* **Job**
Copy each line below that contains "objects".
--- Start ---
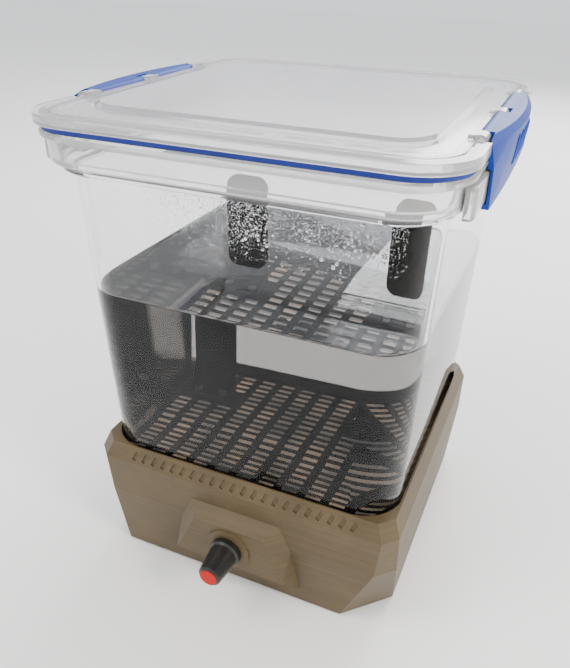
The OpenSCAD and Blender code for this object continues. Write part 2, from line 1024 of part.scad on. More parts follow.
module lid_seal() {
    color([0.26, 0.35, 0.64])
        at_frame()
            ring(seal_half, seal_half - seal_width, corner_r + 2, seal_bottom, lid_bottom);
}

module hinge_pin(side) {
    color([0.8, 0.82, 0.85])
        at_frame()
            hinge_bore(side, pin_r, -lug_y - lug_half, lug_y + lug_half);
}

module left_hinge_pin() {
    hinge_pin(-1);
}

module right_hinge_pin() {
    hinge_pin(1);
}

// ---------- clips ----------

// Thin plan slice of a clip: its outer side bows out by bow from edge at its ends
module clip_slice(inner, edge, bow, half_l, z) {
    steps = 16;
    translate([0, 0, z])
        linear_extrude(eps)
            polygon(concat(
                [[inner, half_l], [inner, -half_l]],
                [for (i = [0 : steps])
                    let (t = 2 * i / steps - 1)
                    [edge + bow * (1 - t * t), half_l * t]]
            ));
}

module clip_outer() {
    hull() {
        clip_slice(pin_x - 0.5, 82.2, clip_reach - 84, clip_half_length - 1.5, clip_top - eps);
        clip_slice(pin_x - 0.5, 84, clip_reach - 84, clip_half_length, clip_top - 2.4);
        clip_slice(pin_x - 0.5, 85.6, clip_reach - 86.6, clip_half_length, 208);
        clip_slice(pin_x - 0.5, 86, 0.9, clip_half_length, clip_bottom);
    }
}

module clip_inner() {
    l = clip_half_length - clip_wall;
    hull() {
        clip_slice(60, 82, clip_reach - 84, l, clip_top - 2.2);
        clip_slice(60, 83.6, clip_reach - 86.6, l, 208);
        clip_slice(60, 84.9, 0.2, l, clip_bottom + 1.8);
    }
}

module clip(side) {
    color([0.2, 0.4, 0.78])
        at_frame()
            on_side(side)
                difference() {
                    union() {
                        difference() {
                            clip_outer();
                            clip_inner();
                            // clear of the tub's flange, the seal and the lid's edge
                            translate([60, -60, clip_bottom + 1.8])
                                cube([84.8 - 60, 120, flange_top + 0.6 - clip_bottom - 1.8]);
                            translate([60, -60, flange_top])
                                cube([lip_half + 0.5 - 60, 120, lamina_top + 0.3 - flange_top]);
                            // hook under the flange ends here
                            translate([60, -60, clip_bottom - 1])
                                cube([82.2 - 60, 120, 4]);
                        }
                        for (s = [-1, 1])
                            translate([pin_x, s > 0 ? lug_half + 0.5 : -lug_y + lug_half + 0.5, pin_z])
                                rotate([-90, 0, 0])
                                    cylinder(r = knuckle_r, h = lug_y - 2 * lug_half - 1, $fn = 48);
                    }
                    // room for the lid's lugs
                    for (y = [-lug_y, 0, lug_y])
                        translate([60, y - lug_half - 0.5, 210])
                            cube([pin_x + knuckle_r + 1 - 60, 2 * lug_half + 1, 10]);
                    for (s = [-1, 1])
                        translate([60, s * (clip_half_length + 1) - 4, 210])
                            cube([pin_x + knuckle_r + 1 - 60, 8, 10]);
                    hinge_bore(1, pin_r + run_gap, -60, 60);
                }
}

module left_clip() {
    clip(-1);
}

module right_clip() {
    clip(1);
}

base_shell();
bottom_cover();
cover_screws();
rubber_feet();
fan_frame();
fan_screws();
fan_bearing();
stator_coils();
fan_rotor();
rotor_shaft();
rotor_magnet_ring();
magnet_carrier();
drive_magnets();
speed_board();
board_parts();
board_screws();
wiring();
pot_body();
pot_washer();
pot_nut();
pot_shaft();
control_knob();
knob_cap();
power_jack();
jack_nut();
tub();
stirrer_pivot();
stirrer();
stirrer_magnets();
basket_plate();
basket_legs();
left_basket_arm();
right_basket_arm();
basket_screws();
lid();
lid_seal();
left_hinge_pin();
right_hinge_pin();
left_clip();
right_clip();
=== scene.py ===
"""Looks of the resin wash station: materials, clear tub and lid, solvent, droplets, lights and camera."""
import json
import math
import random

import bmesh
import bpy
from mathutils import Matrix, Vector
from mathutils.bvhtree import BVHTree


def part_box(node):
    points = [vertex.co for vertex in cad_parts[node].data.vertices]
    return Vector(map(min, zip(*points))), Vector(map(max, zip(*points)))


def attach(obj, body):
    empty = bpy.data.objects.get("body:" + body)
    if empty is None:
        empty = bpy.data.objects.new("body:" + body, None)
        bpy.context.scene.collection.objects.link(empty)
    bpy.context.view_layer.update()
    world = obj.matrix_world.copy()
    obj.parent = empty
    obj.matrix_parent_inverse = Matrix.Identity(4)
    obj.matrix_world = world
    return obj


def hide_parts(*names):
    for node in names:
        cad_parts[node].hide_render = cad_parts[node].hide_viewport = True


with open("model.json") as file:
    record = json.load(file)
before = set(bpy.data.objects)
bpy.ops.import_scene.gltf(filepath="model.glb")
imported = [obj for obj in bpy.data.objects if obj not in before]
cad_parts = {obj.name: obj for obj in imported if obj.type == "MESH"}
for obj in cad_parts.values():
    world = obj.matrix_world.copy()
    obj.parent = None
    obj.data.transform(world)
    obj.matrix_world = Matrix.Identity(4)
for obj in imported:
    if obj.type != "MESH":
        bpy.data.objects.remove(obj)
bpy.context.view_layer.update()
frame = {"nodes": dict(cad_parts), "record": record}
nodes = frame["nodes"]

MM = 0.001


def corners(node):
    """Lowest and highest corner of a node in millimetres."""
    low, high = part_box(node)
    return low / MM, high / MM


TUB_LOW, TUB_HIGH = corners("tub")
PLATE_TOP = corners("basket_plate")[1].z
MID_Y = (TUB_LOW.y + TUB_HIGH.y) / 2       # middle of base, tub and lid, front to back

# tub, as half sizes from its middle and heights above the ground
RIM = TUB_HIGH.z
NECK_STEP = RIM - 16.2                     # the wall steps out to the neck here
NECK_STEP_2 = NECK_STEP + 3.5              # and once more here
DRAFT = math.radians(2.08)
WALL_AT_NECK = 75.0                        # half size of the wall under the neck
WALL = 1.6
FOOT = 4.0                                 # bend between floor and wall
TUB_R = 18.0                               # corner radius at the foot
R_GAIN = 2 / 160                           # growth of that radius per millimetre of height
TUB_FLOOR = TUB_LOW.z + WALL
FLOOR_CLEAR, FLOOR_MILKY = 40.5, 39.5      # the tub's floor turns milky between these heights, and gets a painted glow there
LIQUID = 142.0                             # level of the solvent


def wall_half(z):
    """Half size of the tub's outer wall at height z."""
    return WALL_AT_NECK - (NECK_STEP - z) * math.tan(DRAFT)


def outer_r(z):
    """Corner radius of the tub's outer wall at height z."""
    return TUB_R + (z - TUB_LOW.z) * R_GAIN


def inner_r(z):
    """Corner radius of the tub's inner wall at height z."""
    return outer_r(z) - WALL


# ---------- meshes ----------

CORNER_STEPS = 14


def rounded_loop(half, r, z):
    """Points of a rounded square round the tub's axis, anticlockwise, in millimetres."""
    points = []
    for turn, (sx, sy) in enumerate([(1, 1), (-1, 1), (-1, -1), (1, -1)]):
        for i in range(CORNER_STEPS + 1):
            angle = math.radians(90 * (turn + i / CORNER_STEPS))
            x = sx * (half - r) + r * math.cos(angle)
            y = sy * (half - r) + r * math.sin(angle)
            points.append(Vector((x, y + MID_Y, z)))
    return points


def mesh_object(name, bm, material, smooth=True):
    """Object from a bmesh in millimetres."""
    bmesh.ops.scale(bm, vec=(MM, MM, MM), verts=bm.verts)
    bmesh.ops.recalc_face_normals(bm, faces=bm.faces)
    mesh = bpy.data.meshes.new(name)
    bm.to_mesh(mesh)
    bm.free()
    for polygon in mesh.polygons:
        polygon.use_smooth = smooth
    mesh.materials.append(material)
    piece = bpy.data.objects.new(name, mesh)
    bpy.context.scene.collection.objects.link(piece)
    return piece


def loft(bm, loops):
    """Skin over loops of equal length, with flat ends."""
    rings = [[bm.verts.new(p) for p in loop] for loop in loops]
    count = len(rings[0])
    for low, high in zip(rings, rings[1:]):
        for i in range(count):
            j = (i + 1) % count
            bm.faces.new((low[i], low[j], high[j], high[i]))
    bm.faces.new(list(reversed(rings[0])))
    bm.faces.new(rings[-1])


def sharpen(piece, degrees):
    """Keeps creases above an angle sharp."""
    piece.data.set_sharp_from_angle(angle=math.radians(degrees))


def node_surface(node):
    """Tree of a node's triangles in millimetres, for finding its surface."""
    bm = bmesh.new()
    bm.from_mesh(nodes[node].data)
    bmesh.ops.transform(bm, matrix=Matrix.Scale(1 / MM, 4) @ nodes[node].matrix_world, verts=bm.verts)
    tree = BVHTree.FromBMesh(bm)
    bm.free()
    return tree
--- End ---
* **Output for this exercise**
    empty = bpy.data.objects.get("body:" + body)
        empty = bpy.data.objects.new("body:" + body, None)
        bpy.context.scene.collection.objects.link(empty)
before = set(bpy.data.objects)
imported = [obj for obj in bpy.data.objects if obj not in before]
        bpy.data.objects.remove(obj)
    piece = bpy.data.objects.new(name, mesh)
    bpy.context.scene.collection.objects.link(piece)